ROWS:

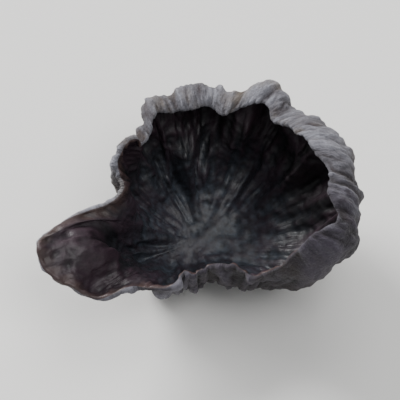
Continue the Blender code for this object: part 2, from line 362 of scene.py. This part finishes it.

==

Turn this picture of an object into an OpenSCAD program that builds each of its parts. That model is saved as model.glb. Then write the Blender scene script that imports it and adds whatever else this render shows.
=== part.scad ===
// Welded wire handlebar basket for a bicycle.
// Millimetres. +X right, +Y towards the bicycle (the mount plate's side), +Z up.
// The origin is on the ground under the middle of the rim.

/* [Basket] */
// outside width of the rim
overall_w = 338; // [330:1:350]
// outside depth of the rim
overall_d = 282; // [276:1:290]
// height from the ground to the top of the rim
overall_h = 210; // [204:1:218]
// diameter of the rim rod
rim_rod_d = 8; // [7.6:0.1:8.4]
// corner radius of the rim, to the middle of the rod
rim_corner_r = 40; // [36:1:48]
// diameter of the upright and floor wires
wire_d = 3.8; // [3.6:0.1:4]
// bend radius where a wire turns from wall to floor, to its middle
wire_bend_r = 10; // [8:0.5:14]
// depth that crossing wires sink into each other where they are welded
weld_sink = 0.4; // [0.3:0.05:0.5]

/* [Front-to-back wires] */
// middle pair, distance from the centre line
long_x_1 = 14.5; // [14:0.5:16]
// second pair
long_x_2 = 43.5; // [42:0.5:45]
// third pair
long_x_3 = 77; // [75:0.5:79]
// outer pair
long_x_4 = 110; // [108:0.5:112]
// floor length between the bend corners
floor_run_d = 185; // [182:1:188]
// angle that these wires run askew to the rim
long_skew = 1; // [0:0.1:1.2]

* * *

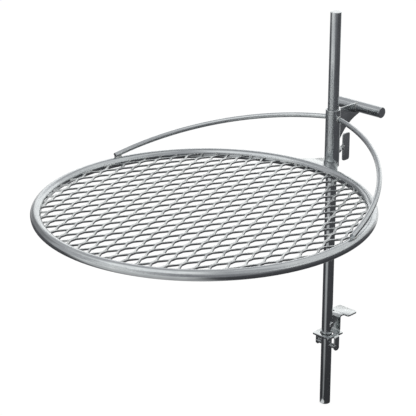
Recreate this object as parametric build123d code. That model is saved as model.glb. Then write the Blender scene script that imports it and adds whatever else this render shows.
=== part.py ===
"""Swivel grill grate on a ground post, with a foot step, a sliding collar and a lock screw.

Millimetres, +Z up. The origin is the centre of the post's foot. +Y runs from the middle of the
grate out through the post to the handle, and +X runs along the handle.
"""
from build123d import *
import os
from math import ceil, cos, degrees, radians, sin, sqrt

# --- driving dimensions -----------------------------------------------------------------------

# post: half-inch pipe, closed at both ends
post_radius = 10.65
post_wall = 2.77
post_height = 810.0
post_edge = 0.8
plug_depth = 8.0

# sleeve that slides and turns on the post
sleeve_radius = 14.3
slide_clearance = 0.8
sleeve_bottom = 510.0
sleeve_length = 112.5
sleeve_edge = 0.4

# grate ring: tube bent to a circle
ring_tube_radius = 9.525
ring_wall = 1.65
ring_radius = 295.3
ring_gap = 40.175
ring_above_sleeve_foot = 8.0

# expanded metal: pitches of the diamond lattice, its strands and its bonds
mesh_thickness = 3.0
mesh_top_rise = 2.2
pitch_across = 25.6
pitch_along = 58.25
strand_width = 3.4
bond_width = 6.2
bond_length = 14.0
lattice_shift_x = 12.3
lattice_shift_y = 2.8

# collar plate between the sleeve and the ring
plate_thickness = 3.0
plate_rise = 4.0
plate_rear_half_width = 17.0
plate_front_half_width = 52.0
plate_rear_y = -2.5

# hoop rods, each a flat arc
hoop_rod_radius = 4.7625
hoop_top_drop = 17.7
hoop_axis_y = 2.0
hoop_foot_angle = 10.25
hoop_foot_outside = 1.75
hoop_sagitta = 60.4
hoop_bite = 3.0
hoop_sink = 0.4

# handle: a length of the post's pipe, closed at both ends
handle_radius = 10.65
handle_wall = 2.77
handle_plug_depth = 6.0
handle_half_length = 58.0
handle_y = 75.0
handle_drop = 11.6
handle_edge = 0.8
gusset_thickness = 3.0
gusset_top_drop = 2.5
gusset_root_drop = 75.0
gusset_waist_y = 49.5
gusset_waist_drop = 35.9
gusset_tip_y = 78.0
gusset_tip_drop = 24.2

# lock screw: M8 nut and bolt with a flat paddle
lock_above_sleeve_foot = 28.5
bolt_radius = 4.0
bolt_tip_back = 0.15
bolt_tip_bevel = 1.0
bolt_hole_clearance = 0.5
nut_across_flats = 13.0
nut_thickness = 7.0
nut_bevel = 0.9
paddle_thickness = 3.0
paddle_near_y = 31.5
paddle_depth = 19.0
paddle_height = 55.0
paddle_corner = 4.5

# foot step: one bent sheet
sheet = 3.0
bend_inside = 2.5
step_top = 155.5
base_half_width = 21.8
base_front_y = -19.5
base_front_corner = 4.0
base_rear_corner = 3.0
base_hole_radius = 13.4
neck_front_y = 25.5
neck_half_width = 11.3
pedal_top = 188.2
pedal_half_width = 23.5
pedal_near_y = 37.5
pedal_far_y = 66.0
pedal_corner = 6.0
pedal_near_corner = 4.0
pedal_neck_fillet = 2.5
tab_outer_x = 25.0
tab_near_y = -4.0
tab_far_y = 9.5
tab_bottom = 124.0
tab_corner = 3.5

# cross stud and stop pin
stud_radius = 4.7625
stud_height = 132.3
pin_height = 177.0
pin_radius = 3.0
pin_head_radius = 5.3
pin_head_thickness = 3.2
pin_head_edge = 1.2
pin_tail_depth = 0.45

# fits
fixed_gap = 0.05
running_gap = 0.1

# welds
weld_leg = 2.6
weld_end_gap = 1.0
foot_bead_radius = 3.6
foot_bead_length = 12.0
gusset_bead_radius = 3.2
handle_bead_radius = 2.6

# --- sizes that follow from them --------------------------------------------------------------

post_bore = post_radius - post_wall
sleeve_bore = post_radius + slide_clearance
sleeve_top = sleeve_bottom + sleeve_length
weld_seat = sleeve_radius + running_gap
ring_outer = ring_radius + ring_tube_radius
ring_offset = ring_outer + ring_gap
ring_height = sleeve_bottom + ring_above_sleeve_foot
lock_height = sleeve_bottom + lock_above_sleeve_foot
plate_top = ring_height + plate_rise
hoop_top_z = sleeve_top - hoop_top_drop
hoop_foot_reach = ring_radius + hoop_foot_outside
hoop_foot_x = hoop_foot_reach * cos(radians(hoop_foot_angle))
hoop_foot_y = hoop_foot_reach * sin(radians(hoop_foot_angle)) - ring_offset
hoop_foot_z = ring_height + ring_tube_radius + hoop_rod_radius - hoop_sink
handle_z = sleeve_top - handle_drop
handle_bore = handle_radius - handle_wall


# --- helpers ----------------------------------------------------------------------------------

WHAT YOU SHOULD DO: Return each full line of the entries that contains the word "into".

SOLUTION FOR THIS TASK:
Turn this picture of an object into an OpenSCAD program that builds each of its parts. That model is saved as model.glb. Then write the Blender scene script that imports it and adds whatever else this render shows.
// depth that crossing wires sink into each other where they are welded